Opzegging erfpacht ex 5:87 BW geen doorkruising Onteigeningswet

In het voor de erfpacht geschreven art. 5:87 lid 3 BW, dat op grond van art. 5:104 lid 2 BW ook geldt voor het recht van opstal, voorziet de wet uitdrukkelijk in de mogelijkheid van opzegging door de grondeigenaar; de bevoegdheid daartoe kan worden opgenomen in de akte van vestiging. Bij de parlementaire behandeling van deze bepalingen is onder ogen gezien dat de grondeigendom bij erfpacht- en opstalrechten vaak in handen is van de overheid, dat bij de vestiging van erfpacht- en opstalrechten in de regel door de overheid opgestelde algemene voorwaarden worden gehanteerd en dat de bevoegdheid tot opzegging, waarin deze bepalingen voorzien, in die voorwaarden kan worden opgenomen (Parl. Gesch. Boek 5, p. 306 en 335, en Parl. Gesch. Boek 5 (Inv. 3, 5 en 6), p.1061-1071). Daarbij is geen aanleiding gevonden voor een bijzondere regeling met betrekking tot het geval dat de overheid het recht van erfpacht of opstal wenst op te zeggen in het algemeen belang of voor gebruik ten algemene nutte. Hieruit volgt dat naar de bedoeling van de wetgever de mogelijkheid tot onteigening van een recht van erfpacht of opstal op grond van art. 4 Onteigeningswet niet in de weg staat aan de mogelijkheid van opzegging van dat recht door de overheid als grondeigenaar. Reeds om deze reden levert de mogelijkheid van tussentijdse beëindiging van art. 8.2 AV2007 geen onaanvaardbare doorkruising van de Onteigeningswet op.

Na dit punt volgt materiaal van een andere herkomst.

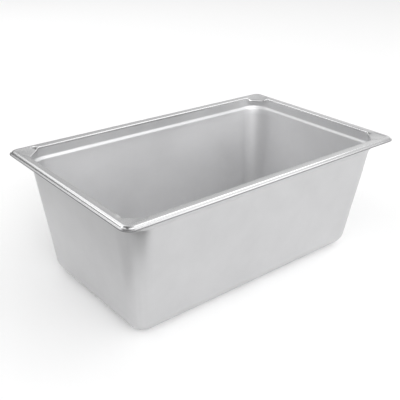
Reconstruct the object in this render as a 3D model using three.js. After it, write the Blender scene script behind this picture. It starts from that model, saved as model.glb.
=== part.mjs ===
// A full-size steam table pan: one deep-drawn sheet of stainless steel, with a rolled rim.
// Millimetres, +Z up. The origin is the centre of the floor's underside, X runs along the long sides.
import * as THREE from 'three';

// Overall size, over the rim's flattened edge.
const LENGTH = 527;
const WIDTH = 324;
const DEPTH = 203;
const SHEET = 0.8;

// Insets are measured inwards from the overall outline, drops downwards from the crown of the rim.
const RIM_CORNER_RADIUS = 15;
const EDGE_DROP = 5.6;
const EDGE_THICKNESS = 1.6;
const EDGE_BEVEL = 0.4;
const EDGE_TOP_INSET = 2.1;
const EDGE_TOP_DROP = 2.9;
const EDGE_INNER_INSET = 2.7;
const ROLL_RADIUS = 5.5;
const ROLL_INSET = 7.2;
const ROLL_END_ANGLE = THREE.MathUtils.degToRad(56);
const CROWN_END_INSET = 10;
const FLANGE_SLOPE = THREE.MathUtils.degToRad(6);
const FLANGE_END_INSET = 14.2;
const COLLAR_ROUNDING = 2.4;

// The pads at the four corners: pressed down, sloping inwards, and cut straight across the corner.
const PAD_DEPTH = 3.3;
const PAD_STEP_START = 8.3;
const PAD_STEP_END = 11.7;
const PAD_STEP_DEPTH = 1;
const PAD_CUT = 56;
const PAD_EDGE_SHARPNESS = 26;
const PAD_RAMP_START = THREE.MathUtils.degToRad(12);
const PAD_RAMP_END = THREE.MathUtils.degToRad(18);

// The stacking shoulder below the collar.
const SHOULDER_START_DROP = 16.5;
const SHOULDER_END_DROP = 22.5;
const COLLAR_DRAFT = 0.2;

// The drafted walls, measured on their outside, and the floor.
const WALL_INSET_AT_FLOOR = 41.1;
const WALL_DRAFT = 0.126;
const WALL_CORNER_RADIUS_AT_TOP = 36;
const WALL_CORNER_RADIUS_AT_FLOOR = 25;
const FLOOR_FILLET = 28;
const SMALLEST_CORNER_RADIUS = 1.5;

// Every ring of the sheet is cut by the same rays from a point inside each corner.
const RAY_CENTRE_INSET = 72;
const CORNER_SEGMENTS = 18;
const CORNER_CROWDING = 0.62;

const draftAngle = Math.atan(WALL_DRAFT);
const wallInset = (height) => WALL_INSET_AT_FLOOR + SHEET / Math.cos(draftAngle) - WALL_DRAFT * height;
const smoothStep = (x) => x * x * (3 - 2 * x);

/**
 * A point of the section, on the side that the food touches, with the way its surface faces.
 * The outline there is a rectangle with corners of a radius, or one cut across by a pad, or a mix.
 */
function station(inset, height, facing, corner, pad = {}) {
  return { inset, height, facing, corner, cut: 0, padShare: 0, sink: 0, ...pad };
}

/** The rolled outer part of the rim, from the flattened edge up to the crown. */
function rollStations(startAngle, steps) {
  const stations = [];
  for (let i = 0; i <= steps; i += 1) {
    const angle = startAngle * (1 - i / steps);
    const facing = new THREE.Vector2(-Math.sin(angle), Math.cos(angle));
    const inset = ROLL_INSET + ROLL_RADIUS * facing.x;
    const height = DEPTH - ROLL_RADIUS + ROLL_RADIUS * facing.y;
    stations.push(station(inset, height, facing, RIM_CORNER_RADIUS - inset));
  }
  return stations;
}

/** The flat crown and the flange that falls slightly inwards, both pressed down at the corners. */
function flangeStations() {
  const up = new THREE.Vector2(0, 1);
  const inwards = new THREE.Vector2(Math.sin(FLANGE_SLOPE), Math.cos(FLANGE_SLOPE));
  const flangeHeight = (inset) => DEPTH - Math.tan(FLANGE_SLOPE) * Math.max(0, inset - CROWN_END_INSET);
  const innerEdge = { cut: PAD_CUT, padShare: 1, sink: PAD_DEPTH };
  const corner = RIM_CORNER_RADIUS - CROWN_END_INSET;
  return [
    station(PAD_STEP_START, DEPTH, up, RIM_CORNER_RADIUS - PAD_STEP_START),
    station(CROWN_END_INSET, DEPTH, up, corner, { sink: PAD_STEP_DEPTH / 2 }),
    station(PAD_STEP_END, flangeHeight(PAD_STEP_END), inwards, corner, { sink: PAD_STEP_DEPTH }),
    station(FLANGE_END_INSET, flangeHeight(FLANGE_END_INSET), inwards, corner, innerEdge),
  ];
}

/** The rounding from the flange down into the collar. It follows the pads across the corners. */
function roundingStations(flangeEnd, steps) {
  const stations = [];
  const centre = flangeEnd.facing.clone().multiplyScalar(-COLLAR_ROUNDING);
  centre.add(new THREE.Vector2(flangeEnd.inset, flangeEnd.height));
  for (let i = 1; i <= steps; i += 1) {
    const angle = THREE.MathUtils.lerp(FLANGE_SLOPE, Math.PI / 2, i / steps);
    const facing = new THREE.Vector2(Math.sin(angle), Math.cos(angle));
    const inset = centre.x + COLLAR_ROUNDING * facing.x;
    const height = centre.y + COLLAR_ROUNDING * facing.y;
    const cut = PAD_CUT + Math.SQRT2 * (inset - flangeEnd.inset);
    stations.push(station(inset, height, facing, 0, { cut, padShare: 1, sink: PAD_DEPTH }));
  }
  return stations;
}

/** The collar's lower end and the smooth step inwards that the next pan of a stack rests on. */
function shoulderStations(collarTop, steps) {
  const stations = [];
  const top = DEPTH - SHOULDER_START_DROP;
  const fall = SHOULDER_END_DROP - SHOULDER_START_DROP;
  const start = collarTop.inset + COLLAR_DRAFT;
  const run = wallInset(top - fall) - start;
  const corner = WALL_CORNER_RADIUS_AT_TOP - SHEET;
  for (let i = 0; i <= steps; i += 1) {
    const along = i / steps;
    const steepness = 6 * along * (1 - along) * run + along * WALL_DRAFT * fall;
    const facing = new THREE.Vector2(fall, steepness).normalize();
    stations.push(station(start + run * smoothStep(along), top - fall * along, facing, corner));
  }
  return stations;
}

/** The drafted wall's foot and the wide fillet into the floor. */
function floorStations(steps) {
  const stations = [];
  const radius = FLOOR_FILLET - SHEET;
  const centreHeight = SHEET + radius;
  const centreInset = wallInset(centreHeight) + radius / Math.cos(draftAngle);
  for (let i = 0; i <= steps; i += 1) {
    const angle = THREE.MathUtils.lerp(draftAngle, Math.PI / 2, i / steps);
    const facing = new THREE.Vector2(Math.cos(angle), Math.sin(angle));
    const inset = centreInset - radius * facing.x;
    const height = centreHeight - radius * facing.y;
    const wallCorner = THREE.MathUtils.lerp(
      WALL_CORNER_RADIUS_AT_FLOOR - SHEET,
      WALL_CORNER_RADIUS_AT_TOP - SHEET,
      height / DEPTH,
    );
    const corner = Math.max(SMALLEST_CORNER_RADIUS, wallCorner - (inset - wallInset(height)));
    stations.push(station(inset, height, facing, corner));
  }
  return stations;
}

/** The same point on the other side of the sheet. */
function behind(point) {
  const inset = point.inset - SHEET * point.facing.x;
  const shift = point.inset - inset;
  return {
    ...point,
    inset,
    height: point.height - SHEET * point.facing.y,
    corner: Math.max(SMALLEST_CORNER_RADIUS, point.corner + shift),
    cut: point.cut - Math.SQRT2 * shift,
  };
}

/** How far a ray at this angle runs from the ray centre to the outline at one inset. */
function rayLength(angle, { inset, corner, cut, padShare }) {
  const across = Math.cos(angle);
  const along = Math.sin(angle);
  const reach = RAY_CENTRE_INSET - inset;
  const toLongSide = reach / Math.max(across, 1e-9);
  const toShortSide = reach / Math.max(along, 1e-9);
  const arcCentre = reach - corner;
  const projection = arcCentre * (across + along);
  const toArc = projection + Math.sqrt(projection ** 2 - 2 * arcCentre ** 2 + corner ** 2);
  let toRound = toArc;
  if (toLongSide * along <= arcCentre) toRound = toLongSide;
  if (toShortSide * across <= arcCentre) toRound = toShortSide;
  if (padShare === 0) return toRound;
  const toCut = (2 * RAY_CENTRE_INSET - cut) / (across + along);
  const sum = [toLongSide, toShortSide, toCut].reduce((total, d) => total + d ** -PAD_EDGE_SHARPNESS, 0);
  const toPad = sum ** (-1 / PAD_EDGE_SHARPNESS);
  return THREE.MathUtils.lerp(toRound, toPad, padShare);
}

/** Ray angles over one corner, crowded towards its middle, where the tight bends are. */
function cornerAngles() {
  const angles = [];
  for (let i = 0; i <= CORNER_SEGMENTS; i += 1) {
    const s = (2 * i) / CORNER_SEGMENTS - 1;
    const spread = (1 - CORNER_CROWDING) * s + CORNER_CROWDING * s ** 3;
    angles.push((Math.PI / 4) * (1 + spread));
  }
  return angles;
}

/** 1 on a corner's pad, 0 away from it, with a smooth ramp between. */
function padWeight(angle) {
  const fromMiddle = Math.abs(angle - Math.PI / 4);
  const along = (PAD_RAMP_END - fromMiddle) / (PAD_RAMP_END - PAD_RAMP_START);
  return smoothStep(THREE.MathUtils.clamp(along, 0, 1));
}

/** One closed ring of points round the pan, anticlockwise from above. */
function ring(point) {
  const points = [];
  const angles = cornerAngles();
  const corners = [[1, 1], [-1, 1], [-1, -1], [1, -1]];
  for (const [sideX, sideY] of corners) {
    const startsOnShortSide = sideX === sideY;
    for (const angle of angles) {
      // Rays turn from the short side to the long side, or back, so that the ring keeps one direction.
      const turned = startsOnShortSide ? Math.PI / 2 - angle : angle;
      const length = rayLength(turned, point);
      const x = sideX * (LENGTH / 2 - RAY_CENTRE_INSET + length * Math.sin(turned));
      const y = sideY * (WIDTH / 2 - RAY_CENTRE_INSET + length * Math.cos(turned));
      points.push(new THREE.Vector3(x, y, point.height - point.sink * padWeight(turned)));
    }
  }
  return points;
}

/** A closed body from a row of rings, capped at both ends with flat fans. */
function closedBody(rings) {
  const positions = [];
  const indices = [];
  const size = rings[0].length;
  for (const points of rings) {
    for (const point of points) positions.push(point.x, point.y, point.z);
  }
  for (let r = 0; r + 1 < rings.length; r += 1) {
    for (let i = 0; i < size; i += 1) {
      const a = r * size + i;
      const b = r * size + ((i + 1) % size);
      indices.push(a, b, a + size, b, b + size, a + size);
    }
  }
  const firstCentre = positions.length / 3;
  positions.push(0, 0, rings[0][0].z);
  positions.push(0, 0, rings.at(-1)[0].z);
  const lastRing = (rings.length - 1) * size;
  for (let i = 0; i < size; i += 1) {
    const next = (i + 1) % size;
    indices.push(next, i, firstCentre);
    indices.push(lastRing + i, lastRing + next, firstCentre + 1);
  }
  const geometry = new THREE.BufferGeometry();
  geometry.setAttribute('position', new THREE.Float32BufferAttribute(positions, 3));
  geometry.setIndex(indices);
  geometry.computeVertexNormals();
  return geometry;
}

/** The flattened edge: the thick lip that the pan hangs by in a counter opening. */
function edgeStations() {
  const outwards = new THREE.Vector2(-1, 0);
  const bottom = DEPTH - EDGE_DROP;
  const edge = (inset, height) => station(inset, height, outwards, RIM_CORNER_RADIUS - inset);
  return [
    edge(EDGE_INNER_INSET, bottom),
    edge(EDGE_BEVEL, bottom),
    edge(0, bottom + EDGE_BEVEL),
    edge(0, bottom + EDGE_THICKNESS - EDGE_BEVEL),
    edge(EDGE_BEVEL, bottom + EDGE_THICKNESS),
    edge(EDGE_TOP_INSET, DEPTH - EDGE_TOP_DROP),
  ];
}

function panGeometry() {
  const flange = flangeStations();
  const rounding = roundingStations(flange.at(-1), 3);
  const bowl = [...flange, ...rounding, ...shoulderStations(rounding.at(-1), 4), ...floorStations(7)];
  const foodSide = [...edgeStations(), ...rollStations(ROLL_END_ANGLE, 4), ...bowl];
  const backSide = [...rollStations(Math.PI / 2, 4), ...bowl].map(behind).reverse();
  return closedBody([...backSide, ...foodSide].map(ring));
}

const steel = new THREE.MeshStandardMaterial({ color: 0xc4c5c6, roughness: 0.3, metalness: 1 });
const panBody = new THREE.Mesh(panGeometry(), steel);
panBody.name = 'pan_body';

const pan = new THREE.Group();
pan.name = 'steam_table_pan';
pan.add(panBody);

export default pan;
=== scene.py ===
"""A stainless full-size steam table pan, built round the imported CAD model. Metres, +Z up."""

import math

import bpy
import numpy as np
from mathutils import Matrix, Vector


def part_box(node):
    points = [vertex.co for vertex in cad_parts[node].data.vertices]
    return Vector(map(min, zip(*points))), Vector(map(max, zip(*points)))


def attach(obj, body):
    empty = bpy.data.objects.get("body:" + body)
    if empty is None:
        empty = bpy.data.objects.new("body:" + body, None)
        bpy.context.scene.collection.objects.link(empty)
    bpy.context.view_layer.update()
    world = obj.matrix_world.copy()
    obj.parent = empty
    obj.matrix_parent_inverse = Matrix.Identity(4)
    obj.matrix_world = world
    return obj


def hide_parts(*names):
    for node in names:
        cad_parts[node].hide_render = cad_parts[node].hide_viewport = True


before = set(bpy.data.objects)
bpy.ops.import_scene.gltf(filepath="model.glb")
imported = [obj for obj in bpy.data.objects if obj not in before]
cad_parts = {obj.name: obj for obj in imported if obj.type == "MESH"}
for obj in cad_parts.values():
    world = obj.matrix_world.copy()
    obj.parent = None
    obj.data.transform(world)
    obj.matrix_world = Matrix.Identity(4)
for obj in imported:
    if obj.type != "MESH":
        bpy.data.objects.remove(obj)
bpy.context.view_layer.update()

MM = 0.001
PAN_LOW, PAN_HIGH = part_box("pan_body")
LENGTH, WIDTH, DEPTH = PAN_HIGH - PAN_LOW
SHEET = 0.8 * MM

# The rim's section. Insets run inwards from the overall outline, drops run down from the crown.
RIM_CORNER_RADIUS = 15 * MM
EDGE_DROP = 5.6 * MM
EDGE_THICKNESS = 1.6 * MM
EDGE_ROUNDING = 0.45 * MM
EDGE_TOP_SLOPE = math.radians(33)
EDGE_INNER_INSET = 2.7 * MM
ROLL_RADIUS = 5.5 * MM
ROLL_INSET = 7.2 * MM
ROLL_END_ANGLE = math.radians(56)
CROWN_END_INSET = 10 * MM
FLANGE_SLOPE = math.radians(6)
FLANGE_END_INSET = 14.2 * MM
COLLAR_ROUNDING = 2.4 * MM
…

HR 31-10/14 inzake St. Opstalhouders Haarlemmermeer/ Hoogheemraadschap van Rijnland (HR:2014:3071)

Voor het aannemen van die doorkruising bestaat ook anderszins geen grond. Art. 5:99 BW, dat op grond van art. 5:105 lid 3 BW ook geldt voor het opstalrecht, geeft bij het einde van het recht van erfpacht en opstal aanspraak op volledige vergoeding van de waarde van de aangebrachte gebouwen, werken en beplantingen. Onder omstandigheden kan ook aanspraak bestaan op vergoeding van (andere) schade. Dat die laatste aanspraak, anders dan bij onteigening, niet steeds (met zekerheid vooraf) bestaat voor al het nadeel door de beëindiging van het erfpacht- of opstalrecht, zoals SBOH c.s. aanvoeren, komt door het feit dat de grondeigenaar zich op grond van de art. 5:87 lid 3 en 5:104 lid 2 BW de bevoegdheid tot opzegging mag voorbehouden, en dat in verband daarmee sommige gevolgen van de uitoefening van die bevoegdheid soms voor eigen rekening van de erfpachter of de houder van het opstalrecht kunnen blijven. Bij een onteigening is geen sprake van de uitoefening van deze bevoegdheid en is juist uitgangspunt dat het erfpacht- of opstalrecht zou hebben voortgeduurd.

Noot: betreft opzegging in algemeen belang en dat mag dus, omdat deze opzegging kan bestaan naast de onteigening in het algemeen belang.